A sermon by Rod Benson
Romans 5:1-11
God planned it. Abraham experienced it. David worshipped in the light of it. Jesus paid for it. The Holy Spirit applies it to us. And we enjoy its unique benefits.
I’m talking about justification, the big word Paul uses for a central aspect of salvation, where God declares a person “righteous,” and in doing so makes them righteous, and ready for heaven, by virtue of the reconciliation that has been achieved between God and humanity through the person and work of Jesus Christ.
In Romans 5:1-11, Paul reveals three benefits of justification, three things every true follower of Jesus can claim as their permanent possession. Listen up, because this is so important.
If you understand this passage, and internalise its message, it will prepare you for anything coming your way that threatens your serenity and security in Christ.

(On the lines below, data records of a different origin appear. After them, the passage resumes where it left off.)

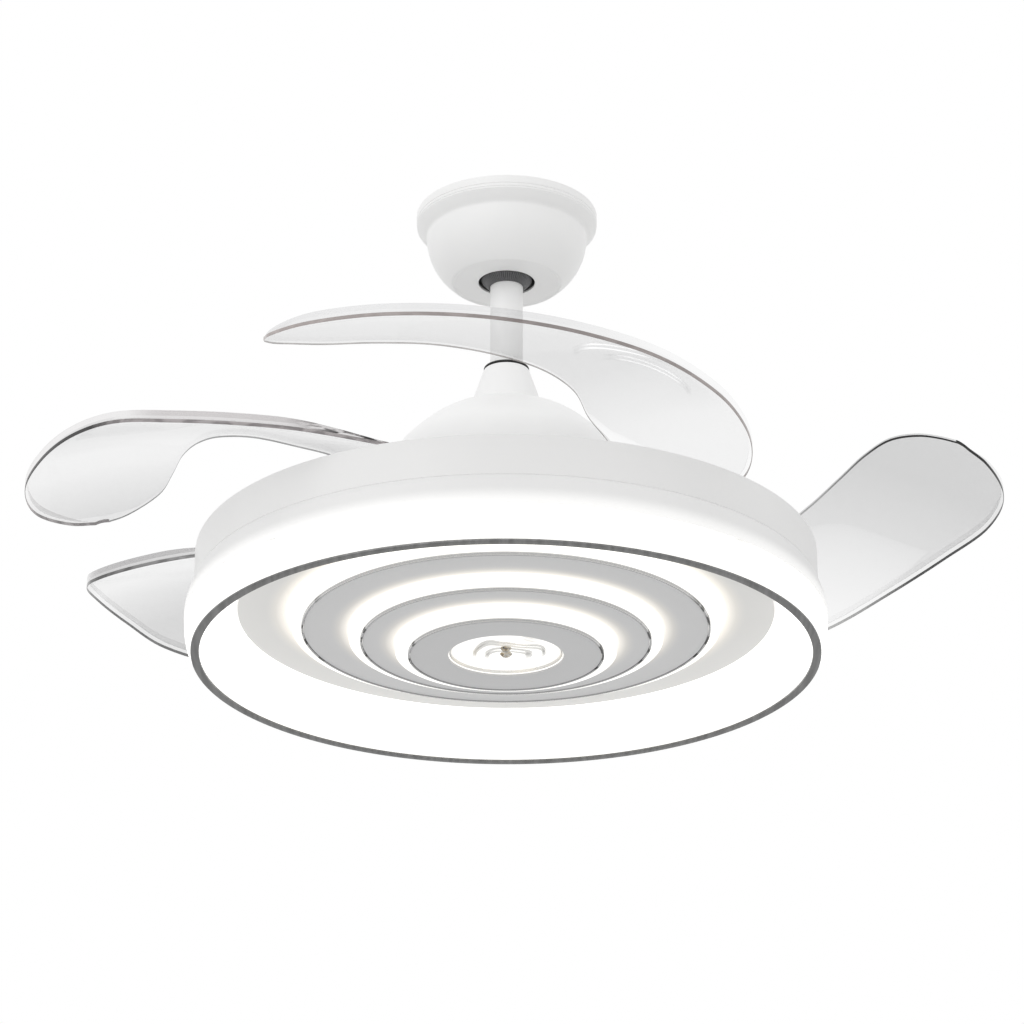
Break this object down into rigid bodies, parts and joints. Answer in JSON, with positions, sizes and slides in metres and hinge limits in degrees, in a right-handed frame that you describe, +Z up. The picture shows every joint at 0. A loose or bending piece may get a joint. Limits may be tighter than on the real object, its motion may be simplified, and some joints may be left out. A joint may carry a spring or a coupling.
{
  "type": "retractable blade ceiling fan",
  "caption": "Ceiling fan whose clear blades swing out from above a round stepped ring lamp, hung by a short downrod from a bowl-shaped canopy.",
  "frame": {"origin": "middle of the bracket's upper face, where it lies against the ceiling", "axes": "+Z up into the ceiling along the downrod and rotor axis, -Y towards the viewer of the picture, +X to the viewer's right"},
  "size_m": [0.7925, 0.7417, 0.396],
  "materials": {
    "white_paint": "satin white powder coat",
    "grey_paint": "satin grey lacquer on plastic plate",
    "carrier_grey": "satin grey coat on an aluminium plate",
    "aluminium_sheet": "bare rolled sheet",
    "trim_dark": "satin dark anodised",
    "milk_acrylic": "opal, lit from behind",
    "chrome": "polished plating",
    "steel": "machined",
    "clear_acrylic": "clear and glossy",
    "crystal": "clear, cut facets",
    "rubber": "matte black",
    "dark_polymer": "matte dark grey",
    "copper_winding": "laminated core with enamelled windings",
    "magnet": "sintered, coated",
    "board": "white solder mask",
    "white_plastic": "moulded, satin"
  },
  "bodies": {
    "ceiling_mount": {"ceiling_bracket": "steel", "canopy": "white_paint", "canopy_screw_right": "steel", "canopy_screw_left": "steel", "remote_receiver": "white_plastic", "terminal_block": "white_plastic"},
    "hanger": {"hanger_ball": "dark_polymer", "ball_cross_pin": "steel", "downrod": "white_paint", "rod_gasket": "rubber", "yoke_cover": "white_paint", "yoke_cover_screw": "steel", "motor_yoke": "steel", "rod_bolt": "steel", "motor_cover": "white_paint", "motor_shaft": "steel", "stator": "copper_winding", "drum_housing": "white_paint", "lamp_nut": "steel", "lamp_chassis": "aluminium_sheet", "led_driver": "white_plastic", "led_ring_board": "board", "diffuser_ring": "milk_acrylic", "trim_ring": "trim_dark", "floor_plate": "grey_paint", "glow_band_2": "milk_acrylic", "glow_band_3": "milk_acrylic", "glow_band_4": "milk_acrylic", "disc_2": "grey_paint", "disc_3": "grey_paint", "disc_4": "grey_paint", "disc_rim_2": "chrome", "disc_rim_3": "chrome", "disc_rim_4": "chrome", "crystal_lens": "crystal", "crystal_stem": "crystal", "centre_emitter": "board"},
    "rotor": {"rotor_shell_top": "steel", "rotor_shell_bottom": "steel", "bearing_upper": "steel", "bearing_lower": "steel", "magnet_ring": "magnet", "blade_carrier": "carrier_grey", "pivot_pin_1": "steel", "pivot_pin_2": "steel", "pivot_pin_3": "steel", "pivot_pin_4": "steel"},
    "blade_assembly_1": {"blade_arm_1": "steel", "return_spring_1": "steel", "blade_1": "clear_acrylic"},
    "blade_assembly_2": {"blade_arm_2": "steel", "return_spring_2": "steel", "blade_2": "clear_acrylic"},
    "blade_assembly_3": {"blade_arm_3": "steel", "return_spring_3": "steel", "blade_3": "clear_acrylic"},
    "blade_assembly_4": {"blade_arm_4": "steel", "return_spring_4": "steel", "blade_4": "clear_acrylic"}
  },
  "joints": [
    {"name": "hanger_tilt", "type": "hinge", "parent": "ceiling_mount", "child": "hanger", "pos_m": [0, 0, -0.035], "axis": [1, 0, 0], "range_deg": [-6, 6]},
    {"name": "rotor_spin", "type": "hinge", "parent": "hanger", "child": "rotor", "pos_m": [0, 0, -0.25], "axis": [0, 0, 1], "continuous": true},
    {"name": "blade_1_swing", "type": "hinge", "parent": "rotor", "child": "blade_assembly_1", "pos_m": [0.10894, -0.05266, -0.29], "axis": [0, 0, 1], "range_deg": [-42.15, 2.33]},
    {"name": "blade_2_swing", "type": "hinge", "parent": "rotor", "child": "blade_assembly_2", "pos_m": [-0.05266, -0.10894, -0.29], "axis": [0, 0, 1], "range_deg": [-61.05, 3.35]},
    {"name": "blade_3_swing", "type": "hinge", "parent": "rotor", "child": "blade_assembly_3", "pos_m": [-0.10894, 0.05266, -0.29], "axis": [0, 0, 1], "range_deg": [-111, 6]},
    {"name": "blade_4_swing", "type": "hinge", "parent": "rotor", "child": "blade_assembly_4", "pos_m": [0.05266, 0.10894, -0.29], "axis": [0, 0, 1], "range_deg": [-68.85, 3.77]}
  ],
  "couplings": [
    {"joint": "blade_1_swing", "follows": "blade_3_swing", "ratio": 0.37928},
    {"joint": "blade_2_swing", "follows": "blade_3_swing", "ratio": 0.54955},
    {"joint": "blade_4_swing", "follows": "blade_3_swing", "ratio": 0.61982}
  ]
}
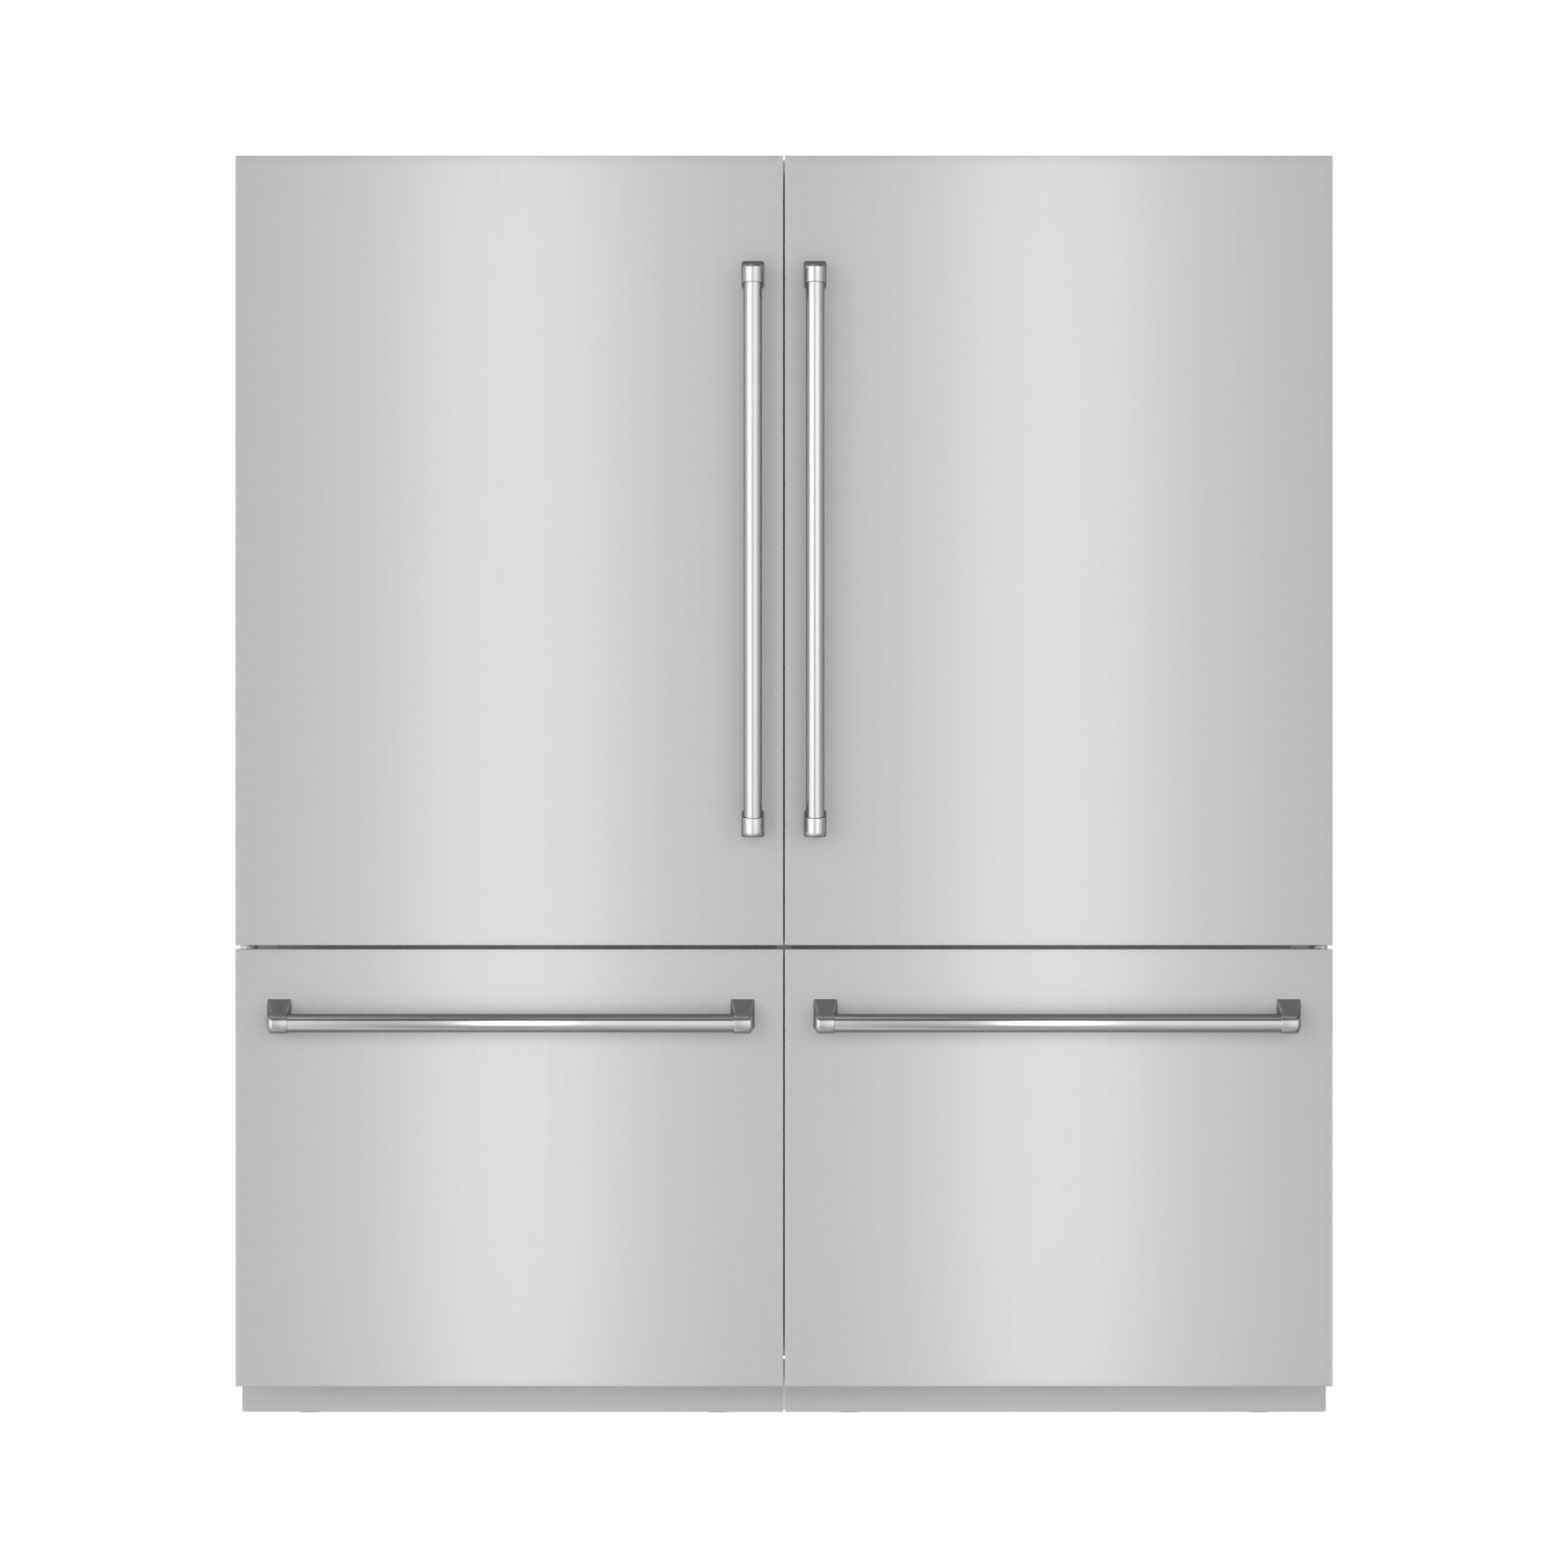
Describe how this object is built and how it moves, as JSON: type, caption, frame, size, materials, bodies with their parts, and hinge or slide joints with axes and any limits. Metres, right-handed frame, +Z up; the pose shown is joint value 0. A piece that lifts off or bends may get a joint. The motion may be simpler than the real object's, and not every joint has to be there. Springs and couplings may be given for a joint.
{
  "type": "french door refrigerator",
  "caption": "Built-in stainless refrigerator: hinged doors with upright tubular handles over freezer drawers with level handles, on a recessed toe kick.",
  "frame": {"origin": "on the floor, under the middle of the whole object's box, handles included", "axes": "+X to the viewer's right as one faces the doors, -Y out of the doors, +Z up"},
  "size_m": [1.8158, 0.694, 2.087],
  "materials": {
    "brushed_steel": "stainless steel with a fine upright brushed grain",
    "handle_steel": "stainless steel, finely brushed along the bar",
    "case_grey": "light texture grey paint",
    "foam": "rigid foam, hidden between the case and the liner",
    "liner_white": "smooth white moulding, satin gloss",
    "gasket_grey": "matt grey magnetic seal",
    "zinc_steel": "zinc plated steel",
    "frame_black": "black paint, satin",
    "clear_plastic": "clear moulded plastic with polished rims",
    "shelf_glass": "clear tempered glass",
    "tub_white": "moulded plastic, fine texture"
  },
  "bodies": {
    "cabinet": {"left_case": "case_grey", "left_insulation": "foam", "left_liner": "liner_white", "left_base_frame": "frame_black", "left_toe_kick": "brushed_steel", "left_outer_foot": "zinc_steel", "left_inner_foot": "zinc_steel", "left_crisper_shelf": "shelf_glass", "left_upper_shelf": "shelf_glass", "left_compressor": "frame_black", "left_slide_rails": "zinc_steel", "left_top_hinge": "zinc_steel", "left_bottom_hinge": "zinc_steel", "right_case": "case_grey", "right_insulation": "foam", "right_liner": "liner_white", "right_base_frame": "frame_black", "right_toe_kick": "brushed_steel", "right_outer_foot": "zinc_steel", "right_inner_foot": "zinc_steel", "right_crisper_shelf": "shelf_glass", "right_upper_shelf": "shelf_glass", "right_compressor": "frame_black", "right_slide_rails": "zinc_steel", "right_top_hinge": "zinc_steel", "right_bottom_hinge": "zinc_steel"},
    "left_door": {"left_door_panel": "brushed_steel", "left_door_core": "liner_white", "left_door_gasket": "gasket_grey", "left_door_handle_bar": "handle_steel", "left_door_handle_top_bracket": "handle_steel", "left_door_handle_bottom_bracket": "handle_steel", "left_door_upper_bin": "clear_plastic", "left_door_lower_bin": "clear_plastic"},
    "left_drawer": {"left_drawer_panel": "brushed_steel", "left_drawer_core": "liner_white", "left_drawer_gasket": "gasket_grey", "left_drawer_handle_bar": "handle_steel", "left_drawer_handle_outer_bracket": "handle_steel", "left_drawer_handle_inner_bracket": "handle_steel", "left_drawer_frame": "zinc_steel", "left_drawer_tub": "tub_white"},
    "left_crisper": {"left_crisper_drawer": "clear_plastic"},
    "right_door": {"right_door_panel": "brushed_steel", "right_door_core": "liner_white", "right_door_gasket": "gasket_grey", "right_door_handle_bar": "handle_steel", "right_door_handle_top_bracket": "handle_steel", "right_door_handle_bottom_bracket": "handle_steel", "right_door_upper_bin": "clear_plastic", "right_door_lower_bin": "clear_plastic"},
    "right_drawer": {"right_drawer_panel": "brushed_steel", "right_drawer_core": "liner_white", "right_drawer_gasket": "gasket_grey", "right_drawer_handle_bar": "handle_steel", "right_drawer_handle_outer_bracket": "handle_steel", "right_drawer_handle_inner_bracket": "handle_steel", "right_drawer_frame": "zinc_steel", "right_drawer_tub": "tub_white"},
    "right_crisper": {"right_crisper_drawer": "clear_plastic"}
  },
  "joints": [
    {"name": "left_door_hinge", "type": "hinge", "parent": "cabinet", "child": "left_door", "pos_m": [-0.8877, -0.233, 0.7805], "axis": [0, 0, -1], "range_deg": [0, 115]},
    {"name": "left_drawer_slide", "type": "slide", "parent": "cabinet", "child": "left_drawer", "axis": [0, -1, 0], "range_m": [0, 0.4]},
    {"name": "left_crisper_slide", "type": "slide", "parent": "cabinet", "child": "left_crisper", "axis": [0, -1, 0], "range_m": [0, 0.09]},
    {"name": "right_door_hinge", "type": "hinge", "parent": "cabinet", "child": "right_door", "pos_m": [0.8877, -0.233, 0.7805], "axis": [0, 0, 1], "range_deg": [0, 115]},
    {"name": "right_drawer_slide", "type": "slide", "parent": "cabinet", "child": "right_drawer", "axis": [0, -1, 0], "range_m": [0, 0.4]},
    {"name": "right_crisper_slide", "type": "slide", "parent": "cabinet", "child": "right_crisper", "axis": [0, -1, 0], "range_m": [0, 0.09]}
  ]
}
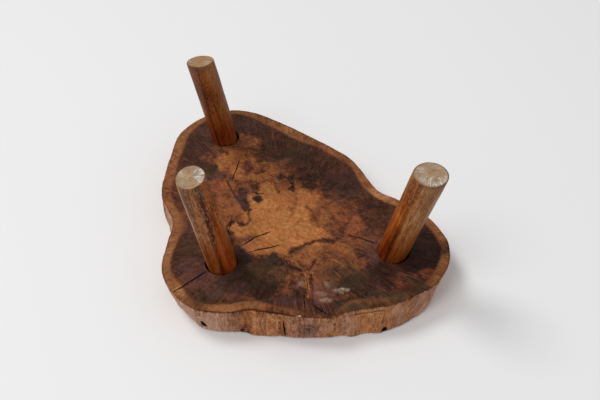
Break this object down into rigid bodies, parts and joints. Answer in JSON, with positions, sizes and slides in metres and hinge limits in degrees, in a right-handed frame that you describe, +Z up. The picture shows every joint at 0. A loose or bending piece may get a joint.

First, we have peace with God (v. 1). Since birth, a long unwinnable war has been raging between you and God, a long war and countless battles which you cannot hope to win: moral battles, ethical battles, battles of the will, spiritual battles.
And God comes, in mercy and grace, and brokers the peace through the death of his Son. The strivings cease, the battles are over, the state of hostility between you and God comes to an end, and you emerge into a new experience of peace with God.
Peace with God! It’s a gift to you from the heart and mind of God, the greatest of all possible beings, the most holy and most loving person imaginable, who loves you and wants to adopt you into his family.
Peace with God is an objective blessing that I experience as a Christian when I am calm and untroubled, but also when I am at my worst, feeling far from happy and secure. “Peace with God” is an objective state of being that depends entirely on Jesus, and what he has done for me, and not at all on me and what I have done for him.
The “peace of God,” to which Paul refers in Philippians 4:7, is different from peace with God. The peace of God is “peace with regard to the cares of the world” – “a calm and satisfied heart in the midst of troubles and pressures.”[1]
The peace of God is a subjective gift. It comes and goes, according to changes in my circumstances, brain chemistry and emotional state, as well as my spiritual vitality and other factors, and it is therefore subject to fluctuations in presence and intensity.
Not so “peace with God.” No fluctuations here. No changes in presence or intensity. Peace with God is not something we feel, and it is not something we achieve through training or ritual, giving or morality.
It is a gift from God, received by grace through faith, and it brings about our salvation.
The second benefit we have through justification is access to grace (v. 2a). If justification delivers peace with God, it also enables friendship with God.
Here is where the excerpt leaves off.